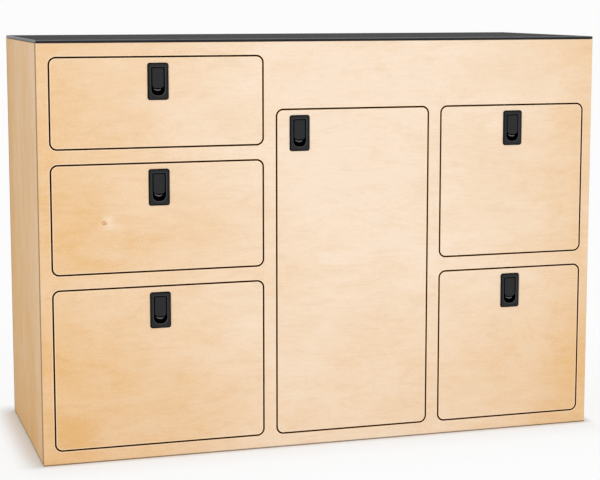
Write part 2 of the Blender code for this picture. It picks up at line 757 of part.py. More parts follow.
def bolt_mesh():
    """The bolt: a flat tongue with a ramped tip and a window for the paddle's arm."""
    tip = PLATE_HEIGHT / 2 + PLATE_DROP + FRONT_GAP - BOLT_TIP_GAP
    foot = PADDLE_PIVOT_HEIGHT - WINDOW_HEIGHT / 2 - BOLT_FOOT
    outline = [
        (BOLT_FRONT, foot),
        (BOLT_BACK, foot),
        (BOLT_BACK, tip - BOLT_RAMP),
        (BOLT_FRONT + BOLT_THICKNESS / 4, tip),
        (BOLT_FRONT, tip),
    ]
    bolt = sideways_prism("latch_bolt", outline, BOLT_WIDTH, LATCH_PLASTIC)
    half_window = ARM_WIDTH / 2 + WINDOW_SIDE_PLAY
    window = block_cutter(
        "bolt_window",
        (-half_window, BOLT_FRONT - CUT_OVERRUN, PADDLE_PIVOT_HEIGHT - WINDOW_HEIGHT / 2),
        (half_window, BOLT_BACK + CUT_OVERRUN, PADDLE_PIVOT_HEIGHT + WINDOW_HEIGHT / 2),
    )
    combine(bolt, window, "DIFFERENCE")
    return baked_at_origin(bolt, "latch_bolt")


def build_latch(name, place, carrier, latches):
    """One slam latch in a front: housing, paddle on its pivot, and bolt."""
    housing_shape, paddle_shape, bolt_shape = latches
    origin = (place[0], FRONT, place[1])
    housing = make_object("latch_housing_" + name, housing_shape, LATCH_PLASTIC)
    attach(housing, carrier, origin)
    pivot = (origin[0], origin[1] + PADDLE_PIVOT_DEPTH, origin[2] + PADDLE_PIVOT_HEIGHT)
    paddle = make_object("latch_paddle_" + name, paddle_shape, LATCH_PLASTIC)
    attach(paddle, carrier, pivot)
    bolt = make_object("latch_bolt_" + name, bolt_shape, LATCH_PLASTIC)
    attach(bolt, carrier, origin)


def build_pod():
    build_front_frame()
    build_carcass()
    runners = runner_meshes()
    latches = (housing_mesh(), paddle_mesh(), bolt_mesh())
    for name, (column, levels) in DRAWERS.items():
        middle = (column[0] + column[1]) / 2
        carrier = make_carrier("drawer_" + name, (middle, FRONT, levels[0]))
        build_drawer(name, column, levels, carrier, runners, latches)
    door_carrier = make_carrier("door_pivot", (PIVOT_X, PIVOT_Y, DOOR_LEVEL[0]))
    build_door(door_carrier, latches)
    build_pivot_pins()


build_pod()
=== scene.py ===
"""The campervan kitchen pod as it looks: birch plywood, a thin black worktop and six flush slam latches.

Metres, +Z up. The fronts face -Y, and the origin lies on the floor under the middle of the pod.
"""
import math

import bpy
import numpy as np
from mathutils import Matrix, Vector
from mathutils.geometry import tessellate_polygon


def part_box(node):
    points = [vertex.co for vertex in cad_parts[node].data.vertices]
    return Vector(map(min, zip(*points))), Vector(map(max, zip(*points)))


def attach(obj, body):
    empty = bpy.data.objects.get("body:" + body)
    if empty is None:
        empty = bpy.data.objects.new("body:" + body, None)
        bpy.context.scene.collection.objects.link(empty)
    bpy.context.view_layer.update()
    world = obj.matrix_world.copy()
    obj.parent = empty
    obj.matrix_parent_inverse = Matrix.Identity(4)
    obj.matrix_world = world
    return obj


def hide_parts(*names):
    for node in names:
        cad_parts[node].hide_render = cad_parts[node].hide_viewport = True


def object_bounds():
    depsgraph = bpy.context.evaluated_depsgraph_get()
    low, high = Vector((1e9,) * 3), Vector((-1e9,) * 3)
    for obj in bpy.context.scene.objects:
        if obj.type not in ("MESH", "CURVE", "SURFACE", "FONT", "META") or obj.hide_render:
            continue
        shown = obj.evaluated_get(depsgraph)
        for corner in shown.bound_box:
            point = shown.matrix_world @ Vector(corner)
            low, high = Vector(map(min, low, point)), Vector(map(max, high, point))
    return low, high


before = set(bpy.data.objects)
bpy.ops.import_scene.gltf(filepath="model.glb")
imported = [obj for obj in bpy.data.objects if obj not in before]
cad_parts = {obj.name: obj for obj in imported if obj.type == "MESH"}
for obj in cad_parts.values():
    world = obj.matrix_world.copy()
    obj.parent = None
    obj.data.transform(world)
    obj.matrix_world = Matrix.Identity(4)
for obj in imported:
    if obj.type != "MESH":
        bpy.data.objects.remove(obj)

cad_bounds = [list(corner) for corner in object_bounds()]


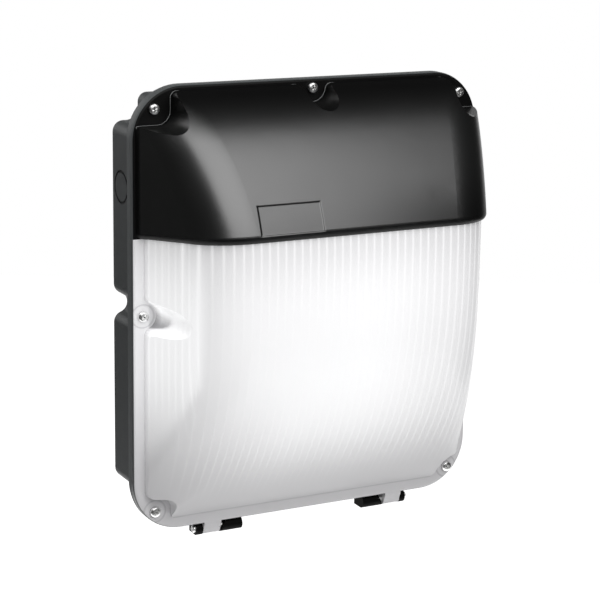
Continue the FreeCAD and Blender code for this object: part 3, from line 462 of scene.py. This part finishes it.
def lensLight(graph, depth, rib, faces):
    # painted light gathers in the middle, with painted shade past the fold, low on the left, on the flange
    # and inside, and painted highlights along the ribs
    upright = ((graph.z - glow["z"]).size() / glow["reachZ"]) ** 4.0
    sideways = (graph.x.clamped() / glow["reachRight"]) ** 2.0
    heart = (0.0 - (upright + sideways)).math("EXPONENT")
    # the dome folds from its side into its front along a line that slants out towards the bottom
    slanted = graph.x + (glow["foldFrom"] - graph.z).clamped() * glow["foldSlant"] - glow["fold"]
    fading = (0.0 - slanted.clamped() / glow["foldReach"]).math("EXPONENT")
    fold = slanted.smooth(*glow["foldX"]) * fading * glow["foldDepth"]
    lowLeft = (0.0 - graph.x).smooth(*glow["leftX"]) * (0.0 - graph.z).smooth(*glow["lowZ"])
    lowLeft = lowLeft * glow["lowLeft"]
    flat = 1.0 - depth.smooth(*glow["flange"])
    outer = (0.0 - faces).smooth(*glow["outside"])
    spread = heart * (1.0 - fold) * (1.0 - lowLeft) * (1.0 - flat * (1.0 - glow["rim"])) * outer
    ribLight = rib * (glow["ribsBeyond"] - heart) * graph.z.smooth(*glow["ribZ"]) * glow["ribs"]
    onSide = graph.x.size().smooth(*glow["sideRibX"]) * depth.smooth(*glow["sideRibDepth"])
    onSide = onSide * graph.z.smooth(*glow["sideRibZ"])
    ribLight = ribLight + ribWave(graph.y) * onSide * glow["sideRibs"]
    return glow["low"] + spread * (glow["high"] - glow["low"]) + ribLight


def lensCreaseShade(graph, depth):
    # 1 on the lines of painted shade on the lens
    def ring(across, height):
        away = ((graph.x.size() - across) ** 2.0 + (graph.z - height) ** 2.0) ** 0.5
        return away.near(lensLines["radius"], lensLines["inner"], lensLines["outer"])

    rings = ring(*solids["sideScrew"]).math("MAXIMUM", ring(*solids["lowScrew"]))
    footLine = depth.near(solids["coverFront"] + lensLines["footLift"], lensLines["footInner"],
                      lensLines["footOuter"])
    return (rings * (1.0 - depth.smooth(*lensLines["ringDepth"]))).math("MAXIMUM", footLine)


def inSidePocket(graph, depth):
    # a screw pocket in the dome's side is what lies inboard of the side wall there
    wall = sidePocket["wallX"] - sidePocket["wallSlope"] * depth
    inboard = (wall - graph.x.size()).smooth(*sidePocket["inboard"])
    beside = 1.0 - graph.z.size().smooth(*sidePocket["z"])
    return inboard * beside * (1.0 - depth.smooth(*sidePocket["front"]))


def opalLens():
    # opal polycarbonate with upright ribs, lit by painted light and shade; faces and rises tell how far a
    # surface faces back and up
    graph = Finish("opalLens")
    depth = 0.0 - graph.y
    _, faces, rises = graph.split(graph.node("ShaderNodeTexCoord", output="Normal"))
    rib = ribWave(graph.x) * depth.smooth(*lensLook["ribDepth"])
    creaseShade = lensCreaseShade(graph, depth) * lensLines["share"]
    pocket, turnedUp = inSidePocket(graph, depth), sidePocket["turnedUp"] + rises
    plain = graph.mixed(graph.noise(*lensLook["clouds"]), lensLook["dark"], lensLook["light"])
    plain = graph.mixed(creaseShade, plain, lensLines["colour"])
    # painted shade greys the pocket walls that face up and takes their light; painted light brightens the
    # walls that face down
    plain = graph.mixed(pocket * turnedUp.clamped(0.0, sidePocket["mostGrey"]), plain, sidePocket["colour"])
    # painted shade: the lines take from the lens's painted light
    light = lensLight(graph, depth, rib, faces) * (1.0 - creaseShade)
    light = light * (1.0 - pocket * turnedUp.clamped(0.0, sidePocket["mostDark"]))
    light = light + pocket * (0.0 - rises).clamped() * sidePocket["light"]
    # painted shade: the rim's outer side face turns grey and loses its painted light
    onPaintedEdge = paintedRimEdge(graph)
    colour = graph.mixed(onPaintedEdge, plain, paintedRimGrey)
    lit = graph.mixed(light * (1.0 - onPaintedEdge), (0, 0, 0, 1), lensLook["lit"])
    normal = graph.bump(rib, lensLook["ribHeight"], graph.grained(*lensLook["grain"]))
    return graph.finished(Base_Color=colour, Roughness=graph.worn(*lensLook["roughness"]), Normal=normal,
                          Specular_IOR_Level=0.5, Emission_Color=lit, Emission_Strength=1.0)


finishes = {
    "housing_plastic": housingPlastic(),
    "hood_plastic": hoodPlastic(),
    "black_hinge_plastic": plainPlastic("hingePlastic", rgb("#030303"), rgb("#070707"), 0.6, 0.00005, 0.1),
    "opal_lens": opalLens(),
    "silicone_seal": plainPlastic("siliconeSeal", rgb("#4c4d4d"), rgb("#585959"), 0.6, 0.00003),
    "black_rubber": plainPlastic("blackRubber", rgb("#151515"), rgb("#1d1d1d"), 0.7, 0.00006, 0.3),
    "brass_insert": plainMetal("brassInsert", rgb("#c9a45c"), 0.3),
    "bright_steel": plainMetal("brightSteel", rgb("#f2f2f0"), 0.3),
    "zinc_screw": plainMetal("zincScrew", rgb("#bcbcb8"), 0.3),
    "white_tray_paint": plainPlastic("trayPaint", rgb("#e6e7e5"), rgb("#eeefed"), 0.4, 0.00006),
    "white_board": plainPlastic("whiteBoard", rgb("#eeeeea"), rgb("#f4f4f0"), 0.35, 0.00002),
    "chip_phosphor": plainPlastic("chipPhosphor", rgb("#e8c552"), rgb("#f0d468"), 0.3, 0.00001),
    "connector_plastic": plainPlastic("connectorPlastic", rgb("#e8e6de"), rgb("#f0eee8"), 0.4),
    "driver_case": plainPlastic("driverCase", rgb("#d8d8d4"), rgb("#e2e2de"), 0.45),
    "terminal_plastic": plainPlastic("terminalPlastic", rgb("#e4e2da"), rgb("#ecebe4"), 0.4),
    "lead_sleeve": plainPlastic("leadSleeve", rgb("#4a2413"), rgb("#5a2f1a"), 0.4, 0.00002),
    "earth_sleeve": plainPlastic("earthSleeve", rgb("#3f8a3a"), rgb("#d6c42e"), 0.4, 0.00002),
}
slotOf = {part["node"]: part["material_slot"] for part in frame["record"]["subparts"]}

for nodeName, node in frame["nodes"].items():
    if not node.material_slots:
        node.data.materials.append(None)
    for place in range(len(node.material_slots)):
        node.material_slots[place].material = finishes[slotOf[nodeName]]
print("finishes set:", len(finishes))


class Shape(Graph):
    # a geometry tree whose named inputs are plain numbers
    def __init__(self, name, labels):
        tree = bpy.data.node_groups.new(name, "GeometryNodeTree")
        tree.interface.new_socket("Seeds", in_out="INPUT", socket_type="NodeSocketGeometry")
        for label in labels:
            tree.interface.new_socket(label, in_out="INPUT", socket_type="NodeSocketFloat")
        tree.interface.new_socket("Shape", in_out="OUTPUT", socket_type="NodeSocketGeometry")
        super().__init__(tree)
        given = self.node("NodeGroupInput", output=None)
        self.given = {socket.name: Sock(self, socket) for socket in given.outputs if socket.name}

    def vector(self, x=0.0, y=0.0, z=0.0):
        return self.node("ShaderNodeCombineXYZ", inputs={0: x, 1: y, 2: z})

    def sheet(self, columns, rows):
        # a unit sheet, and how far along each way a point of it lies, from 0 to 1
        plain = self.node("GeometryNodeMeshGrid", inputs={
            "Size X": 1.0, "Size Y": 1.0, "Vertices X": columns, "Vertices Y": rows})
        across, along, _ = self.split(self.node("GeometryNodeInputPosition"))
        return plain, across + 0.5, along + 0.5

    def turned(self, sheet, around, radius, height):
        # bends a sheet into a round form and welds its seam and poles
        angle = around * (2 * math.pi)
        place = self.vector(radius * angle.math("COSINE"), radius * angle.math("SINE"), height)
        bent = self.node("GeometryNodeSetPosition", inputs={"Geometry": sheet, "Position": place})
        return self.node("GeometryNodeMergeByDistance", inputs={"Geometry": bent, "Distance": 0.000005})

    def moved(self, shape, translation=(0, 0, 0), rotation=(0, 0, 0)):
        return self.node("GeometryNodeTransform", inputs={"Geometry": shape, "Translation": translation,
                                                          "Rotation": rotation})

    def joined(self, *shapes):
        made = self.node("GeometryNodeJoinGeometry", output=None)
        for shape in shapes:
            self.tree.links.new(shape.socket, made.inputs[0])
        return Sock(self, made.outputs[0])

    def ended(self, shape, material):
        real = self.node("GeometryNodeRealizeInstances", inputs={"Geometry": shape})
        final = self.node("GeometryNodeSetMaterial", inputs={"Geometry": real, "Material": material})
        self.node("NodeGroupOutput", inputs={0: final}, output=None)
        return self.tree


def grown(name, tree, numbers, seeds, edges=(), sharp=35.0):
    # runs a geometry tree on points or edges and keeps the result as a plain mesh
    mesh = bpy.data.meshes.new(name + "Seeds")
    mesh.from_pydata(seeds, edges, [])
    piece = bpy.data.objects.new(name, mesh)
    scene.collection.objects.link(piece)
    modifier = piece.modifiers.new("grow", "NODES")
    modifier.node_group = tree
    for item in tree.interface.items_tree:
        if item.in_out == "INPUT" and item.name in numbers:
            modifier[item.identifier] = numbers[item.name]
    depsgraph = bpy.context.evaluated_depsgraph_get()
    shape = bpy.data.meshes.new_from_object(piece.evaluated_get(depsgraph), depsgraph=depsgraph)
    piece.modifiers.remove(modifier)
    piece.data = shape
    shape.shade_smooth()
    shape.set_sharp_from_angle(angle=math.radians(sharp))
    return piece


# pan-head screws of stainless steel that hold the cover, with a crossed recess and a rolled thread
coverScrews = {
    "places": {"top_left": (-0.1255, 0.149), "top_middle": (0.0, 0.1583), "top_right": (0.1255, 0.149),
               "side_left": (-0.1343, 0.0), "side_right": (0.1343, 0.0),
               "bottom_left": (-0.1255, -0.149), "bottom_right": (0.1255, -0.149)},
    "turns": {"top_left": 20, "top_middle": 62, "top_right": 8, "side_left": 38, "side_right": 75,
              "bottom_left": 52, "bottom_right": 30},
    "seat": -0.0496, "flatShare": 0.12, "reachPower": 0.42, "risePower": 0.62, "intoHead": 0.0004,
    "sizes": {"Head Radius": 0.004, "Head Height": 0.0024, "Recess Reach": 0.0022, "Recess Width": 0.0009,
              "Recess Depth": 0.0013, "Core": 0.0016, "Crest": 0.0019, "Length": 0.0098, "Pitch": 0.0007},
}


def screwTree():
    labels = [*coverScrews["sizes"], "Turn"]
    shape = Shape("panHeadScrew", labels)
    given = shape.given
    # the head: a flat underside, then a rounded pan
    flat, around, along = shape.sheet(49, 26)
    share = coverScrews["flatShare"]
    underside = (along / share).clamped()
    arc = ((along - share) / (1.0 - share)).clamped() * (math.pi / 2)
    reach = arc.math("COSINE").clamped() ** coverScrews["reachPower"]
    rise = arc.math("SINE").clamped() ** coverScrews["risePower"]
    pan = shape.turned(flat, around, given["Head Radius"] * underside * reach, given["Head Height"] * rise)
    blades = [shape.moved(shape.node("GeometryNodeMeshCube", inputs={
        "Size": shape.vector(*size, 2.0 * given["Recess Depth"])}),
        shape.vector(z=given["Head Height"])) for size in (
            (2.0 * given["Recess Reach"], given["Recess Width"]),
            (given["Recess Width"], 2.0 * given["Recess Reach"]))]
    cut = shape.node("GeometryNodeMeshBoolean", {"operation": "DIFFERENCE"}, {"Mesh 1": pan}, output=None)
    for blade in blades:
        shape.tree.links.new(blade.socket, cut.inputs["Mesh 2"])
    head = Sock(shape, cut.outputs["Mesh"])
    # the shank: the thread is one helical wave, and both ends close on the axis
    flat, around, along = shape.sheet(21, 120)
    height = along * (given["Length"] + coverScrews["intoHead"]) - given["Length"]
    wave = (height / given["Pitch"] - around).math("FRACT")
    ridge = (1.0 - (wave * 2.0 - 1.0).size()) * 1.5
    radius = given["Core"] + (given["Crest"] - given["Core"]) * ridge.clamped()
    ends = (along * 16.0).clamped() * ((1.0 - along) * 119.0).clamped()
    shank = shape.turned(flat, around, radius * ends ** 0.6, height)
    whole = shape.moved(shape.joined(head, shank), rotation=shape.vector(z=given["Turn"]))
    placed = shape.node("GeometryNodeInstanceOnPoints", inputs={
        "Points": given["Seeds"], "Instance": whole, "Rotation": (math.pi / 2, 0, 0)})
    return shape.ended(placed, finishes["bright_steel"])


screwShape = screwTree()
for place, (across, height) in coverScrews["places"].items():
    numbers = {**coverScrews["sizes"], "Turn": math.radians(coverScrews["turns"][place])}
    screw = grown("coverScrew_" + place, screwShape, numbers, [(across, coverScrews["seat"], height)])
    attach(screw, "screw_" + place)
    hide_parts("cover_screw_" + place)
print("cover screws made:", len(coverScrews["places"]))

# upright half-round ribs moulded on the inner face of the lens, each on a path found by a ray from inside
lensRibs = {"pitch": solids["lensPitch"], "halfWidth": 0.118, "low": -0.146, "high": 0.142, "step": 0.006,
            "from": -0.049, "leastDepth": 0.058, "sizes": {"Radius": 0.0007}}


def ribPaths():
    lens = frame["nodes"]["lens"]
    tree = BVHTree.FromObject(lens, bpy.context.evaluated_depsgraph_get())
    points, edges = [], []
    count = int(lensRibs["halfWidth"] / lensRibs["pitch"])
    for place in range(-count, count + 1):
        across, before = place * lensRibs["pitch"], None
        height = lensRibs["low"]
        while height <= lensRibs["high"]:
            hit = tree.ray_cast(Vector((across, lensRibs["from"], height)), Vector((0, -1, 0)))[0]
            if hit and -hit.y > lensRibs["leastDepth"]:
                points.append(tuple(hit))
                if before is not None:
                    edges.append((before, len(points) - 1))
                before = len(points) - 1
            else:
                before = None
            height += lensRibs["step"]
    return points, edges


def ribTree():
    shape = Shape("lensRib", lensRibs["sizes"])
    path = shape.node("GeometryNodeMeshToCurve", inputs={"Mesh": shape.given["Seeds"]})
    profile = shape.node("GeometryNodeCurvePrimitiveCircle", inputs={
        "Resolution": 6, "Radius": shape.given["Radius"]})
    swept = shape.node("GeometryNodeCurveToMesh", inputs={
        "Curve": path, "Profile Curve": profile, "Fill Caps": True})
    return shape.ended(swept, finishes["opal_lens"])


ribPoints, ribEdges = ribPaths()
ribs = grown("lensRibs", ribTree(), lensRibs["sizes"], ribPoints, ribEdges)
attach(ribs, "cover")
print("lens ribs made from", len(ribPoints), "points")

[THE TASK]: Go through the material line by line. Show each line that contains the string "body".

[TASK ANSWER]:
def attach(obj, body):
    empty = bpy.data.objects.get("body:" + body)
        empty = bpy.data.objects.new("body:" + body, None)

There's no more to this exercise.